Task material:

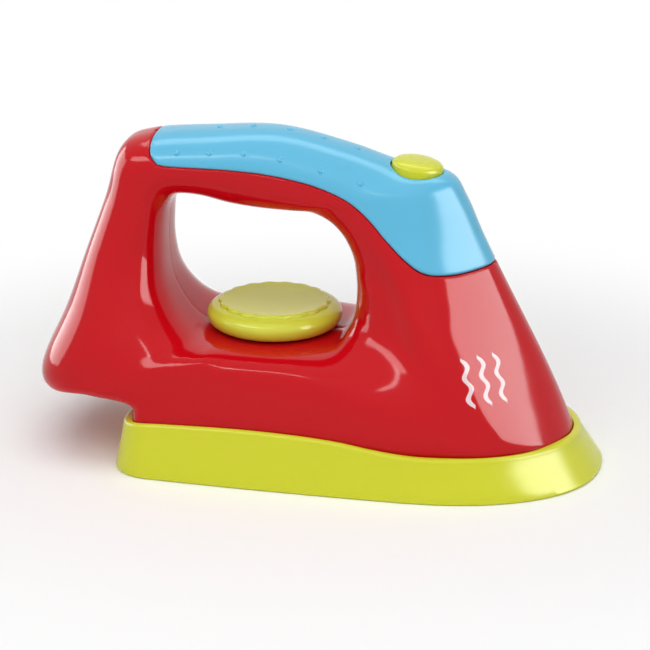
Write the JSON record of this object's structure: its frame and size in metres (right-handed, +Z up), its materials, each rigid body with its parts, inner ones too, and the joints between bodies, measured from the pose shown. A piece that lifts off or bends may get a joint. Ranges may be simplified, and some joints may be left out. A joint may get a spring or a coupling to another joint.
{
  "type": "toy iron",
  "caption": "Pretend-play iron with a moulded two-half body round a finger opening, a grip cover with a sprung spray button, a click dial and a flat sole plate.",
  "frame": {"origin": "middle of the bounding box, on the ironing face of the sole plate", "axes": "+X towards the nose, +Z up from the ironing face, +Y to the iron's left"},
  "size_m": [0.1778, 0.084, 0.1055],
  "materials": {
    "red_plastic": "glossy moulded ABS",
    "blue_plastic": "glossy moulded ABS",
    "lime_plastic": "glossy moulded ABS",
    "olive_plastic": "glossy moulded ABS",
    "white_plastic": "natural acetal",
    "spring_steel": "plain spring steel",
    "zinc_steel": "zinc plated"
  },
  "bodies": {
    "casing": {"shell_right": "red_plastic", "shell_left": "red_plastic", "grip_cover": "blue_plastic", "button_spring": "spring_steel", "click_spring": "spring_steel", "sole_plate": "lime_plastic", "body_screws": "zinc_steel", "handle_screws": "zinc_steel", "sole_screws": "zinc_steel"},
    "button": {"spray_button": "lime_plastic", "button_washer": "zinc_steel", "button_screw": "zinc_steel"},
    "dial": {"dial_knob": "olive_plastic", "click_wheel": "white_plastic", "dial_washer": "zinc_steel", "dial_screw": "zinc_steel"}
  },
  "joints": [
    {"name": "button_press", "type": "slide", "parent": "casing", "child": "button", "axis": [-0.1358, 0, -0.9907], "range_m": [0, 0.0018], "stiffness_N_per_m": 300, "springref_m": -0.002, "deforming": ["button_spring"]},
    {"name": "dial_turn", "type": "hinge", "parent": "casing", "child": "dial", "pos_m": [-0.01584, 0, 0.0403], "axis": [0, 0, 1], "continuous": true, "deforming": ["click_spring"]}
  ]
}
---
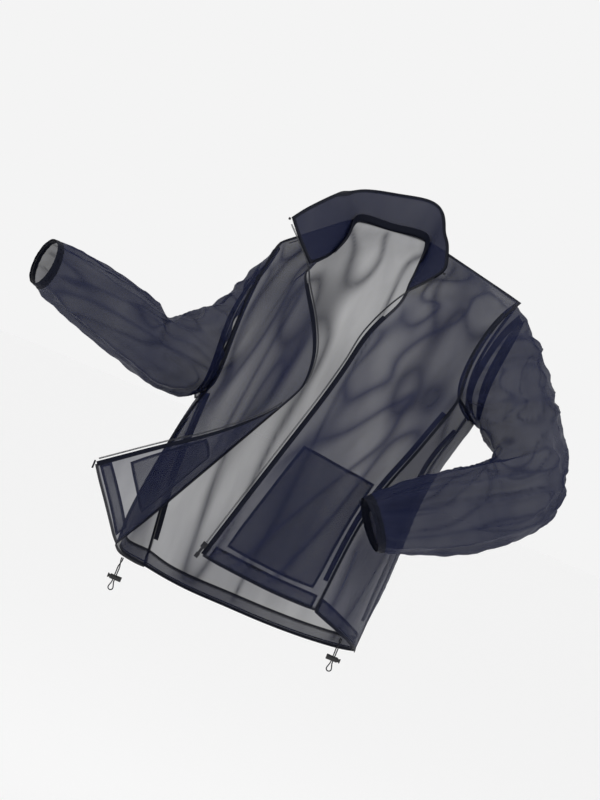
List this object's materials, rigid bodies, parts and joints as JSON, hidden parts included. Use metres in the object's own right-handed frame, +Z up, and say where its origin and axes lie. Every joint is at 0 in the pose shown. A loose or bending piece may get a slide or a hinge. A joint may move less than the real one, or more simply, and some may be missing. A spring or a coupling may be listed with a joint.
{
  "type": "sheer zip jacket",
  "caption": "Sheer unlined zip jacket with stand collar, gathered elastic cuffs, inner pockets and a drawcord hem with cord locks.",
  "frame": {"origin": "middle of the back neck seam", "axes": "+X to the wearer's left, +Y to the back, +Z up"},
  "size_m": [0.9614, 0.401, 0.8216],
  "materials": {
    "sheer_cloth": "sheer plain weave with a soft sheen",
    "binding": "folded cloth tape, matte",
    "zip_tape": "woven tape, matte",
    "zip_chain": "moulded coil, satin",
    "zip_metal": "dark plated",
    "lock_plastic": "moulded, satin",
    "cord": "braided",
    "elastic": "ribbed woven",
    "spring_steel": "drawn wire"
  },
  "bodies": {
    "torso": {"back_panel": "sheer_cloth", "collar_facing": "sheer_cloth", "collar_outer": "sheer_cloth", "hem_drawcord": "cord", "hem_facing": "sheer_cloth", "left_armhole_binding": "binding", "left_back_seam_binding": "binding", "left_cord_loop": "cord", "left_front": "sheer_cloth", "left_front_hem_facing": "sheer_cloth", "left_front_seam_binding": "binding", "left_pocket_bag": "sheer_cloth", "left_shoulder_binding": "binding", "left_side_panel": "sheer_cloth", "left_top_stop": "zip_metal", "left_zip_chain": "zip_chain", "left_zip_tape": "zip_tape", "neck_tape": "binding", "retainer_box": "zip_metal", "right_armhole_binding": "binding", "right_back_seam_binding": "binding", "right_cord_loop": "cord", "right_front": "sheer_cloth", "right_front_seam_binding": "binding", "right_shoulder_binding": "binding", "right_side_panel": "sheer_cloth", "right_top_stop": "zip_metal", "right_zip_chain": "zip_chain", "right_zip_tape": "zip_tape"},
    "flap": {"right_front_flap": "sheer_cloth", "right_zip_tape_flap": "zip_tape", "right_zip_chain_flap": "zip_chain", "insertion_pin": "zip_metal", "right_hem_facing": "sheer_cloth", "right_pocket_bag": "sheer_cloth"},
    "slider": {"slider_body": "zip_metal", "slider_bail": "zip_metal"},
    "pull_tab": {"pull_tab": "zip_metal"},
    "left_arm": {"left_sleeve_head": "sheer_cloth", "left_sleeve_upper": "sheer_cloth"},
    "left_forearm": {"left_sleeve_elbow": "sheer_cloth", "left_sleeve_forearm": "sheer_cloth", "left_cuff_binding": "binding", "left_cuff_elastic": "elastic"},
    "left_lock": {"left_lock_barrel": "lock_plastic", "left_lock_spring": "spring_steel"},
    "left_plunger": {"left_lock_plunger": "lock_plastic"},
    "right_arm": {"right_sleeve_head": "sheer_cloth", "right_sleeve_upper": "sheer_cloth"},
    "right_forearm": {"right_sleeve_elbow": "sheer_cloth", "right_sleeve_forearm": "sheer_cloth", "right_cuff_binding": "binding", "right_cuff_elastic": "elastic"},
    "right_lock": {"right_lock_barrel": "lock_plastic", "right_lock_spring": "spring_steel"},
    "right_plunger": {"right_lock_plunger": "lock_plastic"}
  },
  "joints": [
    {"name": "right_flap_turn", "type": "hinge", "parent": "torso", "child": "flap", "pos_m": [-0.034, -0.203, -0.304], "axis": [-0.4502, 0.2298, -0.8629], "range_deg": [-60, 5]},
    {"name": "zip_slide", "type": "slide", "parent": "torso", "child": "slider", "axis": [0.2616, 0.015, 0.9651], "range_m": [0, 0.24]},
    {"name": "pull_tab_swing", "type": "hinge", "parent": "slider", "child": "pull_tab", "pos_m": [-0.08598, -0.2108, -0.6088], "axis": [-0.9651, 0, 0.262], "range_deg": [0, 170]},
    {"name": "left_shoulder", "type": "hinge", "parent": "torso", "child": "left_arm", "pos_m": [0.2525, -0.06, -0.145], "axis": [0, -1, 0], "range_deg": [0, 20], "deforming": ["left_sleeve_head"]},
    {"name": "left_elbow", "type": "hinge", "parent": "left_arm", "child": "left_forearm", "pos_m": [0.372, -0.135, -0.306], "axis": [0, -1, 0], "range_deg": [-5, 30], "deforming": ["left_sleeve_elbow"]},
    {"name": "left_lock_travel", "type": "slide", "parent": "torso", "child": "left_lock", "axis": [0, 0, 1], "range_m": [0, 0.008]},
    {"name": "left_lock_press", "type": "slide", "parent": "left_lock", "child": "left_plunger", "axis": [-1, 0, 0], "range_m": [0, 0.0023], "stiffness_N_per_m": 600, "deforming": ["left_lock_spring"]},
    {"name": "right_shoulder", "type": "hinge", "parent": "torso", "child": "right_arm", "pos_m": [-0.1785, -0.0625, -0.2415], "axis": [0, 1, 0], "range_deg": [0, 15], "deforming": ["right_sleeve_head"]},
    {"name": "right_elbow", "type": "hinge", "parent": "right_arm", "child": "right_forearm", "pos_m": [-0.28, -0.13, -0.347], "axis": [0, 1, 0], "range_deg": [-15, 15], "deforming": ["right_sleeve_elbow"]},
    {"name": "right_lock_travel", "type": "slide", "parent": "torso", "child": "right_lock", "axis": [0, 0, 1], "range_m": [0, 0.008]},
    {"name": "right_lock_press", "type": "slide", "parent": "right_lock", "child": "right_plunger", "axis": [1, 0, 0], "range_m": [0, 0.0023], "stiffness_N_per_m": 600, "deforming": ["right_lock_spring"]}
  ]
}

Exercise requirements: Scan the data above and copy every line with "handed" in it.

Correct result:
Write the JSON record of this object's structure: its frame and size in metres (right-handed, +Z up), its materials, each rigid body with its parts, inner ones too, and the joints between bodies, measured from the pose shown. A piece that lifts off or bends may get a joint. Ranges may be simplified, and some joints may be left out. A joint may get a spring or a coupling to another joint.
List this object's materials, rigid bodies, parts and joints as JSON, hidden parts included. Use metres in the object's own right-handed frame, +Z up, and say where its origin and axes lie. Every joint is at 0 in the pose shown. A loose or bending piece may get a slide or a hinge. A joint may move less than the real one, or more simply, and some may be missing. A spring or a coupling may be listed with a joint.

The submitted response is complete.